The most ace-like performance the Mets have received this season came from a pitcher who is currently in Triple-A. Joey Lucchesi authored the kind of masterpiece one might expect from Max Scherzer or Justin Verlander a month ago in San Francisco.
But Max Scherzer came close Sunday in the Mets’ 5-4 win over the Cleveland Guardians at Citi Field and Justin Verlander followed his performance with one of his own in the second game of a doubleheader. Behind Verlander, the Mets rallied for a 2-1 win to complete the sweep.
“That’s how you would draw it up on a day like today,” Verlander said.
Verlander went eight innings and settled in after Jose Ramirez hit an absolute bomb off the right-hander in the first inning.
Scherzer tossed six scoreless innings and struck out five to earn a quality start, limiting the Guardians to only three hits and a walk. His last two starts have been, more or less, what’s expected of him, even if the three-time Cy Young Award winner has higher expectations for himself.
“You really don’t take anything from this other than how you compete and how you win,” Scherzer said.
Six innings and a 4.01 ERA isn’t where the bar is set for an ace, but this isn’t the same Scherzer from a few years ago. This Scherzer has been dealing with many nagging injuries and is two years away from 40, learning how to navigate some diminishing velocity and get outs without his best stuff.
Sunday’s issue was a callous that opened up and split the skin on his thumb. This comes after a bout with neck spasms, there was the back soreness last month that forced the Mets to push him back a few days and last season there was the oblique issue.
It seems as though Scherzer has yet to be 100% this season. At this stage in his career, he may never be as healthy as he’d like to be.
“He’d been fighting it the whole game, but every pitcher fights something, said manager Buck Showalter. “Jerking your arm down violently every day or every 5-6 days is not good for your body. You’re going to have things and some you can pitch with, some you can’t.”
The cut on his thumb affected his fastball velocity, something he had worked hard to build up after his 10-game suspension in late April. But it forced him to alter his grip slightly on his curveball, moving his thumb up on the ball, and that pitch helped him get outs.
“The only thing that could really throw was a curveball, so I shifted the grip on it,” he said. “Surprisingly enough, when (I brought my thumb up) on the curveball, I actually found a good grip.
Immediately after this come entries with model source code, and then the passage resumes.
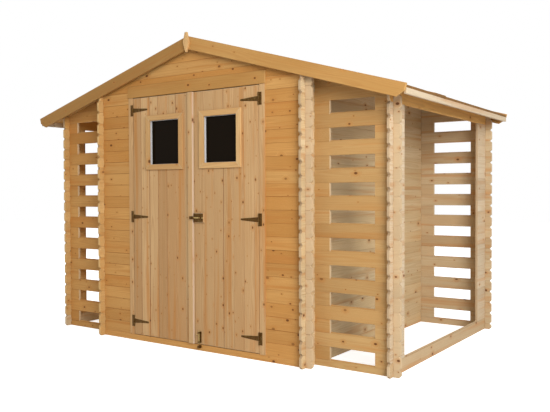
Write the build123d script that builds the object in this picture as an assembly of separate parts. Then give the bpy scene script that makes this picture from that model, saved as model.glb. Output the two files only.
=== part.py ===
"""Timber garden shed with double doors and an open slatted log store on each side.

Built from tongued boards that are notched and crossed at the corners. Lengths are in
millimetres. X runs along the front, Y from the doors to the back, Z up. The origin lies on
the ground under the middle of the whole building.
"""
import os
from math import cos, radians, sin, tan

from build123d import *

# Boards and crossed corners
course = 88.0            # cover height of one wall board
wall_thick = 19.0        # thickness of a wall board
end_reach = 60.0         # board ends stand past the middle plane of the wall they cross
inner_reach = 60.0       # store boards stand into the shed past the middle plane of its side wall
nick = 15.0              # chamfer on the corners of every board end

# Plan
shed_width = 1876.0      # between the middle planes of the shed's side walls
shed_depth = 1890.0      # between the middle planes of the front and back walls
store_width = 555.0      # from a side wall to the outer crossing of its log store
store_setback = 114.0    # the store's front wall stands behind the shed's front wall
front_stub_length = 160.0   # outer corner boards run inwards from the store wall they cross
back_stub_length = 200.0

# Slots in the store walls
slot_inner_gap = 124.0   # from the side wall's middle plane to the slot
slot_outer_gap = 113.0   # from the outer crossing's middle plane to the slot
tongue_thick = 6.0       # tongue on the upper edge of a board, where a slot bares it
tongue_height = 8.0
groove_play = 0.6        # a groove is this much wider and deeper than the tongue

# Roof
roof_pitch = 16.2        # degrees
eave_overhang = 162.0    # outer crossing's middle plane to the edge of the deck
roof_overhang = 60.0     # gable wall's middle plane to the outer face of the barge boards
deck_thick = 16.0
barge_width = 90.0
barge_thick = 18.0
barge_chamfer = 45.0
barge_past_deck = 4.0    # barge board ends stand past the deck at the eaves
barge_over_deck = 10.0   # upper edges of the barge boards stand above the deck
fascia_drop = 34.0
fascia_thick = 18.0
ridge_beam_width = 45.0
ridge_beam_height = 95.0
eaves_rail_height = 105.0
courses_over_eaves_rail = 2   # from the eaves rail's foot to the top of the doorway
finial_top = 24.0        # above the peak of the barge boards
finial_bottom = 116.0    # below it
finial_half_width = 31.0
finial_tip_half = 11.0
finial_thick = 18.0

# Doorway and frame
doorway_half_width = 592.0
doorway_courses = 21     # height of the doorway in boards
jamb_width = 45.0
jamb_cheek = 8.0         # thickness of jamb on each face of the wall
jamb_groove = 12.0       # depth of the groove that takes the board ends
head_height = 88.0
head_thick = 12.0
head_past_jamb = 6.0

# Door leaves
leaf_gap = 5.0
meeting_gap = 2.5        # between the two leaves
leaf_thick = 18.0
meeting_line = 21.5      # middle of the gap between the leaves
meeting_batten_width = 47.0
meeting_batten_thick = 18.0
ledge_height = 75.0
ledge_thick = 18.0
ledge_end_gap = 30.0
window_centre = 263.0    # from the middle of the shed
window_width = 290.0
window_height = 325.0
window_drop = 180.0      # from the top of the leaf to the window opening
trim_width = 40.0
trim_thick = 15.0
bead_thick = 18.0
pane_thick = 3.0
pane_lap = 10.0

# Hinges
upper_hinge_drop = 91.0  # from the top of the leaf to the upper hinge
lower_hinge_rise = 101.0
strap_length = 150.0
strap_root = 34.0
strap_tip = 12.0
plate_height = 85.0
plate_width = 22.0
hinge_sheet = 2.5
knuckle_radius = 4.5
pin_radius = 2.0
pin_clearance = 0.1
knuckle_gap = 1.0
knuckle_stand_off = 0.5  # behind the knuckles, to the face of the frame
bar_sides = 10           # flats on small round bars and bores

# Bolts
bolt_height = 950.0      # middle of the centre bolt
bolt_radius = 5.0
bolt_clearance = 0.3
bolt_travel = 18.0
bolt_length = 98.0
bolt_from_meeting = 4.5  # from the edge of the right leaf to the tip of the drawn bolt
bolt_plate_length = 86.0
bolt_plate_height = 62.0
guide_length = 10.0
guide_wall = 4.0
knob_radius = 4.0
knob_height = 20.0
keeper_clearance = 1.0
keeper_length = 12.0
keeper_edge_gap = 2.0
plate_margin = 2.0       # packer past its plate, and plate past its guides
foot_bolt_radius = 4.0
foot_bolt_offset = 44.5  # from the meeting line to the foot bolt
foot_bolt_travel = 20.0
foot_bolt_length = 96.0
foot_plate_width = 30.0
foot_plate_length = 81.0
foot_keeper_height = 18.0
foot_keeper_drop = 4.0   # below the top of the sill

cut_past = 1.0           # cutting tools run this far past the wood, and joints lie further apart

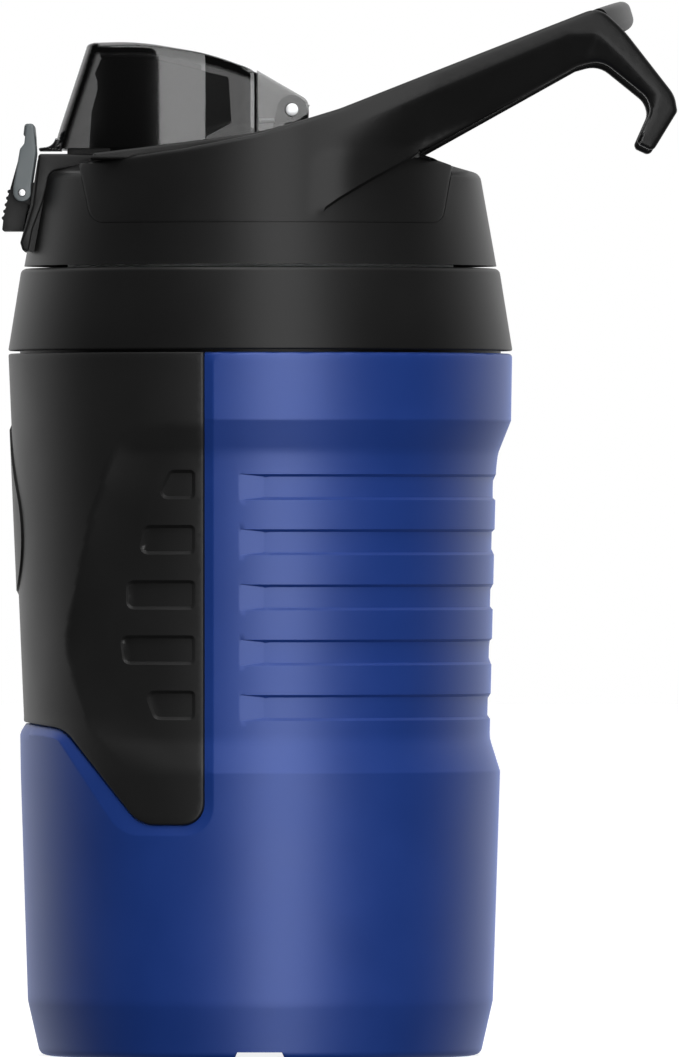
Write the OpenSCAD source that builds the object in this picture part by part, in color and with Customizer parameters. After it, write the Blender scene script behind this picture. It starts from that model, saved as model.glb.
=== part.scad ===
// Foam-insulated water jug: screw lid, flip cap over the spout, rigid hooked handle.
// Millimetres. +Z is up, the origin is the centre of the foot, +X points to the handle.

/* [Body] */
// Radius of the foot at the ground
foot_r = 61.6; // [60.8:0.1:62.2]
// Height of the sloping band above the foot
foot_band_z = 15.4; // [12:0.1:18]
// Radius at the top of the foot band
low_r = 65.1; // [64.6:0.1:65.6]
// Radius at the top of the lower body
hip_r = 67.1; // [66.8:0.1:67.5]
// Height of the lower body
hip_z = 79; // [78:0.1:80]
// Smallest radius of the waist
waist_r = 64; // [63.6:0.1:64.4]
// Radius at the top of the waist
waist_top_r = 66; // [65.6:0.1:66.4]
// Height where the waist ends
waist_top_z = 163.8; // [162.5:0.1:165]
// Radius of the shoulder band
shoulder_r = 70.5; // [70.2:0.1:71]
// Height where the shoulder band starts
shoulder_z = 177.6; // [176:0.1:179]
// Height of the outer shell
shell_h = 196.3; // [195:0.1:197]
// Wall of the outer shell
shell_wall = 4; // [3.6:0.1:4.4]
// Wall of the inner liner
liner_wall = 2; // [1.6:0.1:2.4]
// Outer radius of the inner liner
liner_r = 56.5; // [56:0.1:57]

/* [Waist grooves] */
// Number of grooves, and of pockets beside them
groove_count = 5; // [3:1:5]
// Height of the lowest groove
groove_z = 94.1; // [93:0.1:95]
// Spacing of the grooves
groove_pitch = 15.3; // [14:0.1:15.6]
// Width of a groove
groove_w = 7.2; // [6:0.1:8]
// Depth of a groove
groove_depth = 0.8; // [0.4:0.1:1.2]
// Half the angle that the grooves run round the back
groove_half_angle = 95; // [85:1:100]

/* [Grip panel] */
// Place of the panel's straight side edge
panel_edge_x = -15.5; // [-17:0.1:-14]
// Height of the panel's lowest edge
panel_low_z = 65.2; // [64:0.1:67]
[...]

That was one of the two pain-free pitches I could throw today. So curveball and changeup were pain-free for me today. Because of that, I was actually able to snap off some good curveballs and used it when I needed it.”
Still, he only went six innings. An overworked bullpen finally broke when the Mets’ best high-leverage relievers in Adam Ottavino and David Robertson gave up four runs in the eighth inning to hand the Guardians a lead. The offense bailed the bullpen out in the bottom of the inning, but the inability of the starting staff to go deep has been the story all season.
Having thrown only 86 pitches, Scherzer would have liked to go back out for the seventh inning but left the decision to Showalter. The manager felt it best to replace him with left-hander Brooks Raley to counter the left-handed Josh Naylor and the switch-hitting Josh Bell in the seventh.
Scherzer was seen in the tunnel with Showalter and pitching coach Jeremy Hefner in the tunnel looking angry after the sixth, but he admitted that the manager made the correct choice to go to the bullpen.
“I told Buck, ‘It’s up to you. If you want me to keep going, I’ll go. But I also get it if you want to pull me,’” Scherzer said. “It was probably the right move to pull me.”
The Mets built a team around Scherzer and Verlander but until Sunday, neither one had really been the true ace the team needed them to be. But the Mets seem to have corrected course this week with two series against the Tampa Bay Rays and the Guardians, so this could be where we see the entire team turn the corner.
Two of the game’s best pitchers weren’t dominant, but they got big outs in big spots like aces are supposed to.
“You’re not always going to feel good,” Scherzer said. “You’re actually going to feel pretty crappy some days. I feel like I’ve been on a string of this and it’s part of the game. You just suck it up and win.”